If you think a good replica skull looks bad, wait until you get done trying to piece that together.


----------



## TimberlandTaxi (Aug 29, 2009)

M.Magis said:


> If you think a good replica skull looks bad, wait until you get done trying to piece that together.


LOL, couldn't agree more.


----------



## sharpshot (Feb 9, 2006)

Geez Glad I posted in this section. Have a nice day guys. LOL?!


----------



## Fletcher43 (Aug 30, 2005)

You better off using a buck skull.cut your antlers off below the burrs then attatch them to the other one after you cut the other ones off of course.


----------



## sharpshot (Feb 9, 2006)

Yeah if I found one that would be great but I don't shoot young bucks and any buck I do shoot will be at least euro worthy.

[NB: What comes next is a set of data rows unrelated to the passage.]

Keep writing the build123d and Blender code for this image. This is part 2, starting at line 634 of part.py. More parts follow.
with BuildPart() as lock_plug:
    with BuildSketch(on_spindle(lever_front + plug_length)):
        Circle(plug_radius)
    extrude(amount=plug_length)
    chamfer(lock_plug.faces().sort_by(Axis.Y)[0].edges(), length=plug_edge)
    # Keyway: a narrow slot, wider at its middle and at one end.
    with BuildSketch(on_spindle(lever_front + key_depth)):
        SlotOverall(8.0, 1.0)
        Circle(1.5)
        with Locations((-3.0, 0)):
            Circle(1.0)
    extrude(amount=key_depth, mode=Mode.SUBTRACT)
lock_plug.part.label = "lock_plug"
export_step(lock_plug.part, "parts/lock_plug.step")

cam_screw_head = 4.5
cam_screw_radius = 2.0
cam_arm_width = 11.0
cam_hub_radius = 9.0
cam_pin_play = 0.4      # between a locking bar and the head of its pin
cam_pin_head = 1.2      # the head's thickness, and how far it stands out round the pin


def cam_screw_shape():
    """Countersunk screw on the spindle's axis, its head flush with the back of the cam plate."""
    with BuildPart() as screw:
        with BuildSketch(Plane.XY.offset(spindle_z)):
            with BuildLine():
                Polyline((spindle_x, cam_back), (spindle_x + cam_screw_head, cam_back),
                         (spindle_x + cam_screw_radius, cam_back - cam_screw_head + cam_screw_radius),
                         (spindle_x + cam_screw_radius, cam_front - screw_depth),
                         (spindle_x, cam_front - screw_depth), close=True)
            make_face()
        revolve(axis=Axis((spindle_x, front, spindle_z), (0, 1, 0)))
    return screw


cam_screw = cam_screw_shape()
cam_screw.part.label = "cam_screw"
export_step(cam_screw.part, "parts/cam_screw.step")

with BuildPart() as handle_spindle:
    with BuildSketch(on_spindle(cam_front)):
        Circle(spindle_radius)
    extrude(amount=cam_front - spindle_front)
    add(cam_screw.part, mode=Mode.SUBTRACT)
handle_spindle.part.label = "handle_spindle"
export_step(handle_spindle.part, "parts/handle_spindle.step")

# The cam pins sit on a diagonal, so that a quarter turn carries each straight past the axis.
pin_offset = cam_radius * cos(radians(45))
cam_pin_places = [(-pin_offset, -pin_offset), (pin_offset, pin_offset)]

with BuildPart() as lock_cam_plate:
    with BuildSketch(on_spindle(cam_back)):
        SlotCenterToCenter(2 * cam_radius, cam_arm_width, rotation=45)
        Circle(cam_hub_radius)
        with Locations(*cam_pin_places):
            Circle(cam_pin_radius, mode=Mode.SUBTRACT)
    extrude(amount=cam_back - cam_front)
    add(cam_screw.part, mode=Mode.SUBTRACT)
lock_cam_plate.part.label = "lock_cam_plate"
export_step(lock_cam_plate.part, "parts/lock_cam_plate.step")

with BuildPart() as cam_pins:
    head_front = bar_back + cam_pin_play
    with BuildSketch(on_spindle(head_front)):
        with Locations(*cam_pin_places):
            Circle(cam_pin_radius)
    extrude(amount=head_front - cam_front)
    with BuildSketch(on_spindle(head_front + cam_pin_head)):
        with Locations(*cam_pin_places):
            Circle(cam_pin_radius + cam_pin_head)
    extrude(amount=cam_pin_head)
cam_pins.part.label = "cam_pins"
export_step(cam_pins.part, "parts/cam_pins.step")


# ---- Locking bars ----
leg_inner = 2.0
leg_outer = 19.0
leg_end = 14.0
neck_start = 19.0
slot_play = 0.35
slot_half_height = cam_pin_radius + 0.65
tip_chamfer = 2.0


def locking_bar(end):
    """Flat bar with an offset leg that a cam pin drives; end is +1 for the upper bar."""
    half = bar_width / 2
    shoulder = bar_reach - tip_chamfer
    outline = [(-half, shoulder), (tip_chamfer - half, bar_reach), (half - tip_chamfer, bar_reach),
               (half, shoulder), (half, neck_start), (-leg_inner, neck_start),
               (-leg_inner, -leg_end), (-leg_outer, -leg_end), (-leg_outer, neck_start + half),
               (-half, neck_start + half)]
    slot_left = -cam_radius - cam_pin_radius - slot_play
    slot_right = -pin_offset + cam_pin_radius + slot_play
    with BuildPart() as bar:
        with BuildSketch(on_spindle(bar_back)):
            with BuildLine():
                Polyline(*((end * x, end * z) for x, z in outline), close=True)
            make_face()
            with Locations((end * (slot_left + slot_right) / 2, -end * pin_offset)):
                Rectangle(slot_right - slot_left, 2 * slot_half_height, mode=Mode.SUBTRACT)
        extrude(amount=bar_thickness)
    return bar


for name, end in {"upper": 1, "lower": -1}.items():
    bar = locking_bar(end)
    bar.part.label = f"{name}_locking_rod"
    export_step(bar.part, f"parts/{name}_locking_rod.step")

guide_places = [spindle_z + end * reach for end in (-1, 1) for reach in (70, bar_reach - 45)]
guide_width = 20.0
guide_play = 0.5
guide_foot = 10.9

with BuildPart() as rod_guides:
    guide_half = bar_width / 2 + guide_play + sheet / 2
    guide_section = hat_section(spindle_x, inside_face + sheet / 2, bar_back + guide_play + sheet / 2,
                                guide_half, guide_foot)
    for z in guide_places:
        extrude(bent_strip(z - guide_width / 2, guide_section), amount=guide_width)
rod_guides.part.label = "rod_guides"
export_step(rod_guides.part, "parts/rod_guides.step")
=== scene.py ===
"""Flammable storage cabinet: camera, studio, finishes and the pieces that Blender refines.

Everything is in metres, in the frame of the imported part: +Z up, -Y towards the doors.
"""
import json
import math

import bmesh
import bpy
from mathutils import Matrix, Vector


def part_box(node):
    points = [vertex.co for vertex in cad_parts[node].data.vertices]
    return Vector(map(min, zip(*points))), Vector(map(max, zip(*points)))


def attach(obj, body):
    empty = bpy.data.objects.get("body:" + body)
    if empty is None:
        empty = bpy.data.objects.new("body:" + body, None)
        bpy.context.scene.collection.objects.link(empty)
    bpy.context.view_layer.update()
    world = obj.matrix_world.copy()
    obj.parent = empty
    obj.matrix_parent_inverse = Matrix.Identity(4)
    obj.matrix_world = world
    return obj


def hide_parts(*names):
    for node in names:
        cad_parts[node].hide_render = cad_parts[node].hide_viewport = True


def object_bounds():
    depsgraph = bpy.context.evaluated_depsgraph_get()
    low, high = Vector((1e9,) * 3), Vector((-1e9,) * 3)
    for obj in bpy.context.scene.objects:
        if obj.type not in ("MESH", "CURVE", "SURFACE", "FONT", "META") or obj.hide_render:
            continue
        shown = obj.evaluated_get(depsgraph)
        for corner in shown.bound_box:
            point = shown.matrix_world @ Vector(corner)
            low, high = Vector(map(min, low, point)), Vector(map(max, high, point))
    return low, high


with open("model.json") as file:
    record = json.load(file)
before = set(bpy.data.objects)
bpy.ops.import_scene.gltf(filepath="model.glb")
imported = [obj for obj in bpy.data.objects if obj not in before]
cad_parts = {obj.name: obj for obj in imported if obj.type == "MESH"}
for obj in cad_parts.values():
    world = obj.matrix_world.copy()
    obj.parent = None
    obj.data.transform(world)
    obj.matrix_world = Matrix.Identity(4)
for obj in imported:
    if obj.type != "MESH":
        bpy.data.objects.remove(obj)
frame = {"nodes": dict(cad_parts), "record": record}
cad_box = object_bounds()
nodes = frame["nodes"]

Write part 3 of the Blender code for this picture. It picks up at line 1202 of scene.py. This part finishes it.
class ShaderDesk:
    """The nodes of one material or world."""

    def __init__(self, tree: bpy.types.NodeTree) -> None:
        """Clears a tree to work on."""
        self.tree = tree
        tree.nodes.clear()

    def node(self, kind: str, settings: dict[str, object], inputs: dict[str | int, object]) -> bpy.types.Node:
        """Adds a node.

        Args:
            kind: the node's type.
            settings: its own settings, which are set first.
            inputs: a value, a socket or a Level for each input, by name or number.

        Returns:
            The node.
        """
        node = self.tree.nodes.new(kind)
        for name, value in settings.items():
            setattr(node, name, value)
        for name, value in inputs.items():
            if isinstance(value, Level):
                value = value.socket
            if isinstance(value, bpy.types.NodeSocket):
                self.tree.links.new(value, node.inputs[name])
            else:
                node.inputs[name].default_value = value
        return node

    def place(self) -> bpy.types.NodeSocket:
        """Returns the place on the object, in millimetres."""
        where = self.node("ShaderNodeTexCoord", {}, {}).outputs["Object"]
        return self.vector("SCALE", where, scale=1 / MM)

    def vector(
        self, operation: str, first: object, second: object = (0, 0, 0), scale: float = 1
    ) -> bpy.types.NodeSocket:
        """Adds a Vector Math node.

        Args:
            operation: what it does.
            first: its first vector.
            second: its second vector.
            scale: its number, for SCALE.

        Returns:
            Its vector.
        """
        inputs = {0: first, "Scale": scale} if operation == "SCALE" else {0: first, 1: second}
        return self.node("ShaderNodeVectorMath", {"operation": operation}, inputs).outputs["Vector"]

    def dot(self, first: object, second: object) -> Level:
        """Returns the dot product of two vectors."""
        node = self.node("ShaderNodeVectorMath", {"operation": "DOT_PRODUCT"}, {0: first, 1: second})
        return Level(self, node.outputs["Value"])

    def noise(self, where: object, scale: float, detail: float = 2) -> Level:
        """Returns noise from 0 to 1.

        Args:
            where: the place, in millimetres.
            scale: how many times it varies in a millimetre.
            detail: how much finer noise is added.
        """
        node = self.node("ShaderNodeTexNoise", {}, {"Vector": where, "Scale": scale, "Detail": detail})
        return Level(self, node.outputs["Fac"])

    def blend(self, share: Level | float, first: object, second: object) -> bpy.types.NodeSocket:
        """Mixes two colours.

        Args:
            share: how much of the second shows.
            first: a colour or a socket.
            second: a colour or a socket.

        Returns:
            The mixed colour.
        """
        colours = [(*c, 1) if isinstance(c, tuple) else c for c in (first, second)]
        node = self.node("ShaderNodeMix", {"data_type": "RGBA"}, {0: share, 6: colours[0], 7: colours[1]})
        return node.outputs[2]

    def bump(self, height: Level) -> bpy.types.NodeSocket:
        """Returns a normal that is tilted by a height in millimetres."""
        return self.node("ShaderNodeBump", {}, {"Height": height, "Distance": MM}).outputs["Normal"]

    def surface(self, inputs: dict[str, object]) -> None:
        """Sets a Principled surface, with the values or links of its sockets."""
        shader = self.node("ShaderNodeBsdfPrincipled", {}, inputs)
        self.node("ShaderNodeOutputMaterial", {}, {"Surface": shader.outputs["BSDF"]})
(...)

I do keep an eye on the highway and I always carry a saw. I have the doe skull cleaned up I just need to find some time to put epoxy putty on there and two bolts. barring I slip and crush the skull I think it will work out nice. Thanks for the reply.


----------



## bowkill82 (Jan 18, 2010)

i think ul be fine try using bondo with extra hardener


----------



## Deadeye_Hoyt (Aug 4, 2010)

Please post pics of this after you are done.


----------



## sharpshot (Feb 9, 2006)

Definetly. I just have to get some putty and find the time. Thanks


----------